The group, out of what Strait described as “an abundance of caution,” slowed down its disclosures after Gara complained. The agency that regulates Alaska’s campaign finance laws, the Alaska Public Offices Commission, declined to issue an expedited decision on Gara’s complaint before the election, saying that since the disclosure was fixed, it could deal with any violations later.

Gara argued that the disclosure broke the state’s law because it made it impossible to hear who was actually funding the messaging, and why the group might be supporting a particular candidate.

With Alaska’s political campaigns coming down to the wire, you don’t have to look very hard to find other ads testing the law’s limits.

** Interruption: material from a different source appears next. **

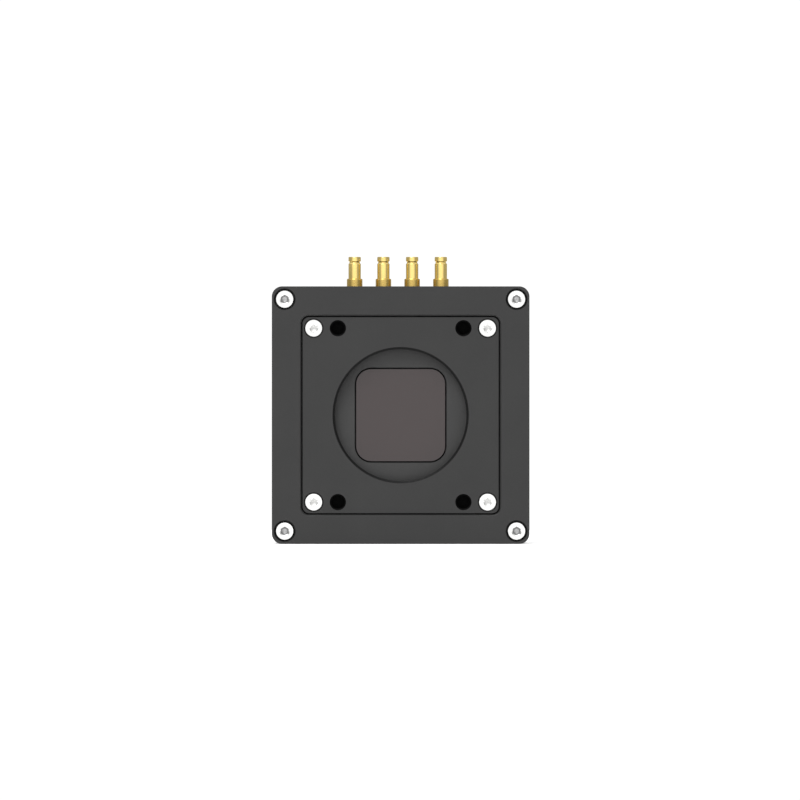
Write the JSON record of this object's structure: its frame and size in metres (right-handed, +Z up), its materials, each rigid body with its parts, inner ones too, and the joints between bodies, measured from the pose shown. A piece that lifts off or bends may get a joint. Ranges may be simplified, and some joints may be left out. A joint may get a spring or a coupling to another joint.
{
  "type": "machine vision camera",
  "caption": "Square machine vision camera with a screwed-on lens mount plate, a coated window over the sensor, grooved side walls and gold coaxial jacks on top.",
  "frame": {"origin": "on the optical axis, in the plane of the plate's front face, where a lens seats", "axes": "the camera looks along -Y; +Z is up, towards the coaxial jacks; +X is on the right of someone facing the lens mount"},
  "size_m": [0.08, 0.0572, 0.0896],
  "materials": {
    "housing": "bead-blasted, dark grey anodised",
    "mount_plate": "bead-blasted, dark grey anodised",
    "screws": "bright stainless steel",
    "filter": "coated, brownish grey",
    "cover_glass": "clear",
    "gasket": "matt black",
    "ceramic": "matt, dark brown",
    "silicon": "polished",
    "gold": "gold plated",
    "thermal_pad": "soft, pale blue grey",
    "heat_spreader": "milled, plain",
    "board": "green solder mask",
    "black_plastic": "moulded",
    "ivory_plastic": "moulded",
    "chip_lid": "nickel plated",
    "ferrite": "moulded powder",
    "capacitor": "moulded, dull yellow",
    "spacer": "nickel plated",
    "insulator": "white fluoropolymer",
    "nickel": "nickel plated",
    "light_pipe": "clear",
    "diode": "clear over a pale chip"
  },
  "bodies": {
    "root": {"front_frame": "housing", "lens_mount_plate": "mount_plate", "mount_plate_screws": "screws", "front_corner_screws": "screws", "filter_glass": "filter", "sensor_gasket": "gasket", "sensor_package": "ceramic", "sensor_die": "silicon", "sensor_cover_glass": "cover_glass", "sensor_thermal_pad": "thermal_pad", "sensor_heat_spreader": "heat_spreader", "sensor_board": "board", "board_spacers": "spacer", "sensor_link_plugs": "ivory_plastic", "sensor_link_sockets": "black_plastic", "processor_board": "board", "processor_chip": "chip_lid", "memory_chips": "black_plastic", "processor_thermal_pad": "thermal_pad", "processor_heat_spreader": "heat_spreader", "interface_link_plugs": "ivory_plastic", "interface_link_sockets": "black_plastic", "middle_housing": "housing", "rear_cover": "housing", "interface_board": "board", "power_inductors": "ferrite", "power_capacitors": "capacitor", "line_drivers": "black_plastic", "receptacle_shell": "nickel", "receptacle_insert": "black_plastic", "receptacle_contacts": "gold", "status_light_pipe": "light_pipe", "status_led": "diode", "coax_jack_1": "gold", "coax_insulator_1": "insulator", "coax_contact_1": "gold", "coax_jack_2": "gold", "coax_insulator_2": "insulator", "coax_contact_2": "gold", "coax_jack_3": "gold", "coax_insulator_3": "insulator", "coax_contact_3": "gold", "coax_jack_4": "gold", "coax_insulator_4": "insulator", "coax_contact_4": "gold"}
  },
  "joints": []
}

One recently-posted satirical online video featured an anonymous person pretending to be the late U.S. Sen. Ted Stevens. From beyond the grave, Stevens tells voters to get rid of the Democratic gubernatorial candidate, Mark Begich, and vote for Mike Dunleavy.

The short video was shared by a conservative website. But there’s no disclaimer on it saying who created it or who paid for it, which is likely a violation of campaign finance law, according to APOC officials.

The agency, according to Executive Director Heather Hebdon, has two employees who monitor ads and respond to phone calls about possible violations. But she said there’s no way the agency can effectively monitor all the ads and communications from campaigns and other groups this late in the election. She estimated they’d need three more people just to stay on top of it all.

Lawmakers shrank the agency’s budget by more than one-third during the state’s budget crisis.